RECORDED DATA –
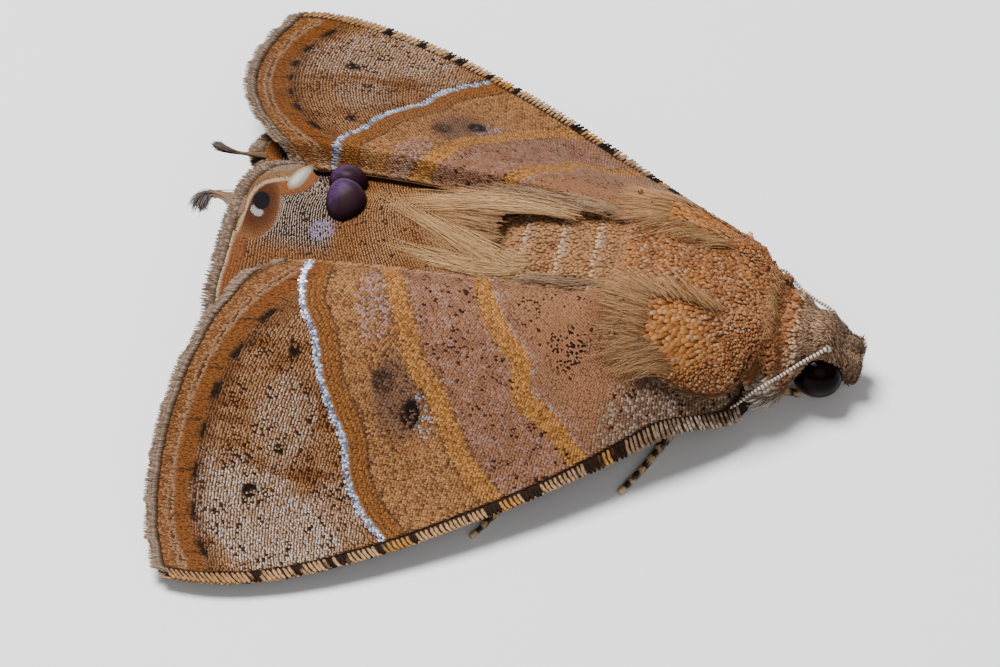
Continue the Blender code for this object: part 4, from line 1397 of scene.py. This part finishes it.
# %% Strands
def strands(name, paths, width, fields, paint):
    """Ribbons along paths, given as an array of strand, station and coordinate."""
    count, steps, _ = paths.shape
    ahead = unit(np.gradient(paths, axis=1))
    right = unit(np.cross(ahead, (0.0, 0.0, 1.0)))
    t = np.linspace(0, 1, steps)
    half = width[:, None] / 2 * (1 - 0.8 * t ** 2)
    points = np.stack([paths - right * half[..., None], paths + right * half[..., None]], axis=2)
    per = steps * 2
    faces = (grid_faces(steps, 2)[None] + np.arange(count)[:, None, None] * per).reshape(-1, 4)
    given = {key: np.repeat(values, per, axis=0) for key, values in fields.items()}
    given["along"] = np.tile(np.repeat(t, 2), count)
    root = np.column_stack([(paths[:, 0, 0] + 1) / 19, (paths[:, 0, 1] + 5) / 10])
    local = np.column_stack([np.tile([-0.5, 0.5], steps), np.repeat(t, 2) - 0.5]) * TUFT_PATCH
    unwrap = np.repeat(root, per, axis=0) + np.tile(local, (count, 1))
    return make_piece(name, points.reshape(-1, 3), faces, given, unwrap, paint)


def combed(start, end, height, lift, bow, steps=8):
    """Paths from start to end over a height function, arched by lift and bent by bow."""
    t = np.linspace(0, 1, steps)[None, :, None]
    start, end = start[:, None], end[:, None]
    xy = mix(start, end, t)
    across = (end - start)[..., ::-1] * (-1, 1)
    xy = xy + across * (np.sin(math.pi * t) * bow[:, None, None])
    x, y = xy[..., 0], xy[..., 1]
    arch = np.sin(math.pi * np.minimum(t[..., 0] * 0.75 + 0.12, 1.0)) * lift[:, None]
    return np.stack([x, y, height(x, y) + arch], -1)


def hair_bed(name, count, start, end, height, lift, width, paint, bow, length=0.15):
    """Hairs between two lines: `start` and `end` are line ends ((x, y), (x, y))."""
    share = chance.random((count, 1))
    jitter = chance.normal(0, 1, (count, 4))
    a = mix(np.array(start[0]), np.array(start[1]), share) + jitter[:, :2] * 0.09
    b = mix(np.array(end[0]), np.array(end[1]), share) + jitter[:, 2:] * 0.12
    b = a + (b - a) * (1 + length * chance.uniform(-1, 1, (count, 1)))
    paths = combed(a, b, height, spread(count, lift, 0.7), chance.normal(0, bow, count))
    fields = {"place": paths[:, 0], "chance": chance.random(count)}
    return strands(name, paths, spread(count, width, 0.25), fields, paint)


def over_back(x, y):
    """The upper face of thorax and pads."""
    return roof(x, y) + 0.02


def over_belly(x, y):
    """The abdomen's top, or the wing beside it where that is higher."""
    belly = belly_top(x, y)
    return np.maximum(belly, right_top(x, y)) - 0.04


def hair_colour(name, pale, dark):
    """Each hair between dark and pale, and lighter towards its tip."""
    p = Paint(name, Roughness=0.5, Specular_IOR_Level=0.12)
    luck, along = p.field("chance"), p.field("along")
    # Darker towards each hair's root: painted shade where the bed lies over it.
    p.shaded(p.blend(dark, pale, luck.rising(0.1, 0.75)), 0.62 + 0.45 * along)
    return p


buff = hair_colour("buff_hair", (0.92, 0.57, 0.28), (0.58, 0.29, 0.11))
brown = hair_colour("brown_hair", (0.66, 0.36, 0.16), (0.20, 0.080, 0.028))
edge_brown = hair_colour("edge_hair", (0.54, 0.33, 0.18), (0.10, 0.042, 0.018))
PAD_BEDS = (                    # name, count, start, end, width and slot; y is given for the left side
    ("pad_fan_", 460, ((11.75, 1.25), (11.70, 2.70)), ((10.55, 0.95), (10.75, 2.85)), 0.0125, "tegula"),
    ("pad_fan_low_", 240, ((11.8, 2.45), (12.7, 2.80)), ((10.8, 2.90), (11.7, 3.10)), 0.0125, "tegula"),
    ("pad_seam_", 260, ((11.8, 1.30), (13.7, 1.08)), ((10.9, 0.82), (13.0, 0.76)), 0.013, "thorax"),
)
PENCILS = (                     # name, count, start, end, lift, width, paint and bow
    ("pencil_far", 170, ((8.3, 1.05), (9.6, 0.85)), ((4.9, 0.62), (6.2, 1.10)), 0.05, 0.014, buff, 0.02),
    ("pencil_middle", 190, ((7.6, -0.95), (8.5, -0.55)), ((4.5, 0.60), (6.6, -0.15)), 0.06, 0.012, buff,
     0.02),
    ("pencil_near", 120, ((7.4, -1.00), (8.5, -0.85)), ((4.6, -0.62), (6.2, -0.82)), 0.05, 0.013, buff,
     0.03),
    ("end_tuft", 170, ((7.45, -0.70), (7.45, 0.80)), ((5.5, -0.25), (5.5, 0.75)), 0.01, 0.015, brown,
     0.02),
)
BELLY_SIDES = (                 # name, count, start and end
    ("belly_side_left", 420, ((11.2, 1.18), (8.2, 1.20)), ((9.6, 1.34), (6.8, 1.34))),
    ("belly_side_right", 110, ((11.2, -1.08), (8.2, -1.10)), ((9.6, -1.24), (6.8, -1.2))),
)
for word, side in (("left", 1), ("right", -1)):
    for name, count, start, end, width, slot in PAD_BEDS:
        hair_bed(name + word, count, np.array(start) * (1, side), np.array(end) * (1, side), over_back,
                 0.02, width, brown, bow=0.02, length=0.35)
hair_bed("neck_crest", 240, ((14.96, -1.15), (14.96, 1.05)), ((14.80, -1.18), (14.80, 1.08)),
         over_back, 0.05, 0.014, brown, bow=0.02)
for name, count, start, end, lift, width, paint, bow in PENCILS:
    hair_bed(name, count, start, end, over_belly, lift, width, paint, bow=bow, length=0.2)
for name, count, start, end in BELLY_SIDES:
    hair_bed(name, count, start, end, over_belly, 0.02, 0.014, edge_brown, bow=0.03)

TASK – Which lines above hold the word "from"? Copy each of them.

RESULT OF THIS TASK –
Continue the Blender code for this object: part 4, from line 1397 of scene.py. This part finishes it.
    """Paths from start to end over a height function, arched by lift and bent by bow."""